If I want to analyse it, I will watch it again with that goal.

Like Sean and Mara say:
you will see things coming sooner, because you understand forshadowing and subtext better.

That is why I no longer read reviews of movies I'm really curious about. They spill too much tea.
I want to be surprised.

yes I agree. I don't like to analytically watch movies neither. But I think once you become a professional you'll obtain an eye for details ( the nature of the job requires that of you ). So maybe it becomes second nature once you become a creator yourself ( specially a filmmaker)?. Alcove Audio says there is a switch that you can consciously turn on/off while watching a movie. I really like this approach, however I don't know how to develop this skill.

AcousticAl 11-04-2018 10:53 AM

Like Bob, I’ve learned to flip the switch between content creator and consumer. I’m only snapped out of the film when there’s something glaringly bad.

I do switch back into my production mind during the credits, just taking in how many (or how few) it took to make that film happen.

However, because I do pay attention to everything I see and hear, I can be taken out of the experience very quickly by a**holes who talk, text, let their phones ring out loud, answer calls, etc. during theatrical screenings. I think that has developed more since I started working in production. I also think that people have gotten more and more disrespectful in theaters over the last 25-30 years.

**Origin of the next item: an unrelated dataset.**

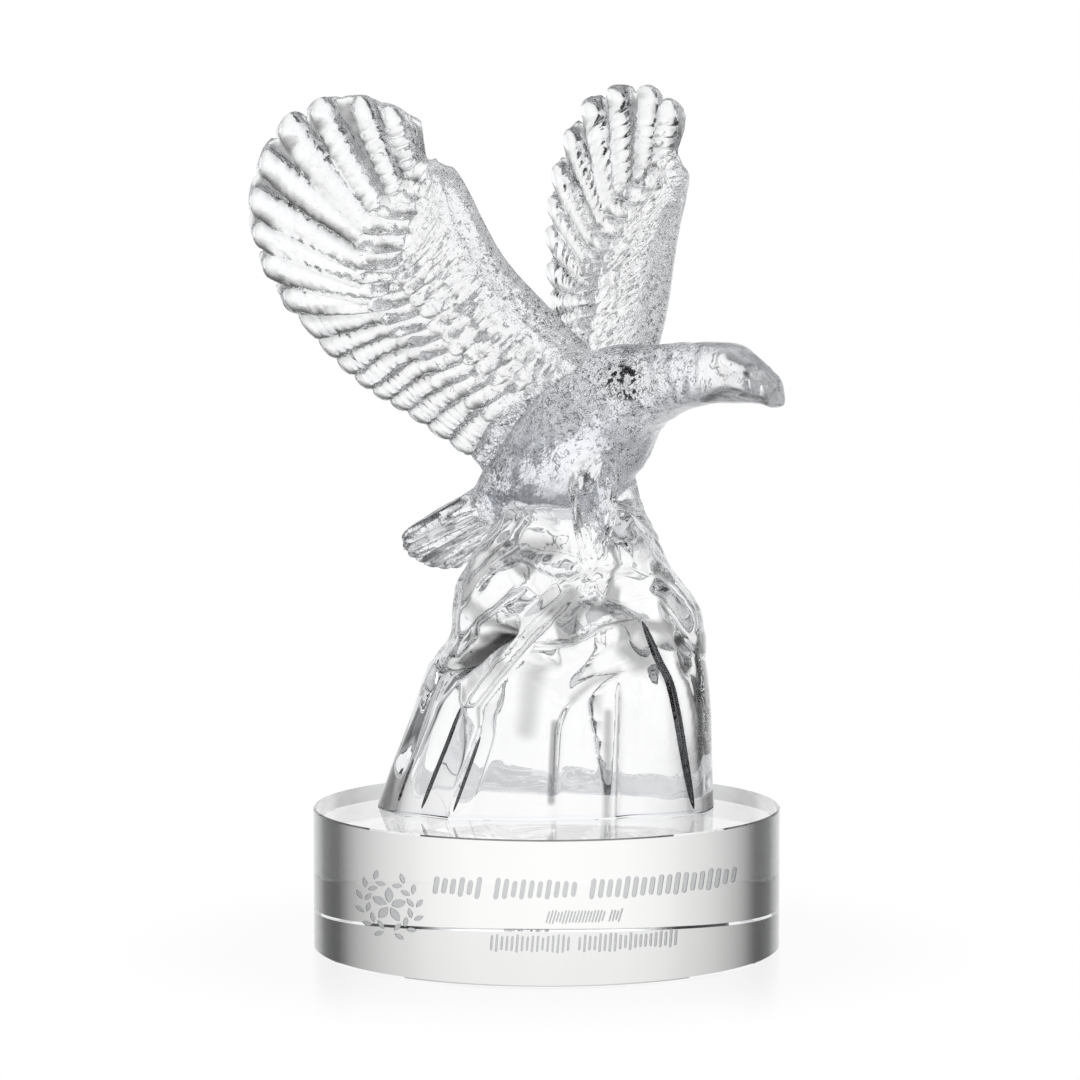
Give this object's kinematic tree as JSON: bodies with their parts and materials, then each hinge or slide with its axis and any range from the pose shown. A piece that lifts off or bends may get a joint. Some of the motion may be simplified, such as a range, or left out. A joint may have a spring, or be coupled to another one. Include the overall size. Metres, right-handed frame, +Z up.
{
  "type": "eagle award trophy",
  "caption": "Clear cast crystal eagle with raised wings taking off from a carved rock, bonded to a thick round polished base with room for an engraving.",
  "frame": {"origin": "centre of the round base's underside", "axes": "+Z up, the engraved front of the base faces -Y, and the eagle's beak points towards +X and the front"},
  "size_m": [0.1444, 0.1439, 0.236],
  "materials": {
    "cast_crystal": "clear cast crystal, polished rock and pebbled wings, finely frosted body",
    "polished_crystal": "clear optical crystal, polished all over, with frosted engraved strokes on the front"
  },
  "bodies": {
    "root": {"eagle_on_rock": "cast_crystal", "round_base": "polished_crystal"}
  },
  "joints": []
}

Feutus Lapdance 11-06-2018 02:49 AM

I wish it was a button I could turn on and of all the time. Last night I started watching Hereditary with the mindset that I can analyse it instead of emerge this movie. I can't do it.... It's one of the most disturbing horrors I have ever seen. Don't watch this one at nicht....

itarumaa 11-06-2018 03:39 AM

After some script writing, you start to realize various things. For instance, if you have a tv series supporting character and suddenly at the start of the episode the main character spends time with him/her, especially if it is somewhat emotional scene, then later on the episode there is a risk that something bad happens to this character.

Also I have started to notice much more about framing and editing techniques than before.

sfoster 11-06-2018 05:02 AM

one of the things ive noticed about movies is that it's so much more convenient to have the enemy disguised/begin as a friend.

It reduces the number of characters that the audience needs to learn about, simplifies the story telling and it also provides more varied scenarios for the protag and antag characters to interact with each other. This principle was able to make the plot of a recent big movie much more predictable.. I cant say the name without being a spoiler.

Spoiler: The incredibles 2

Such a shame because the first movie was great!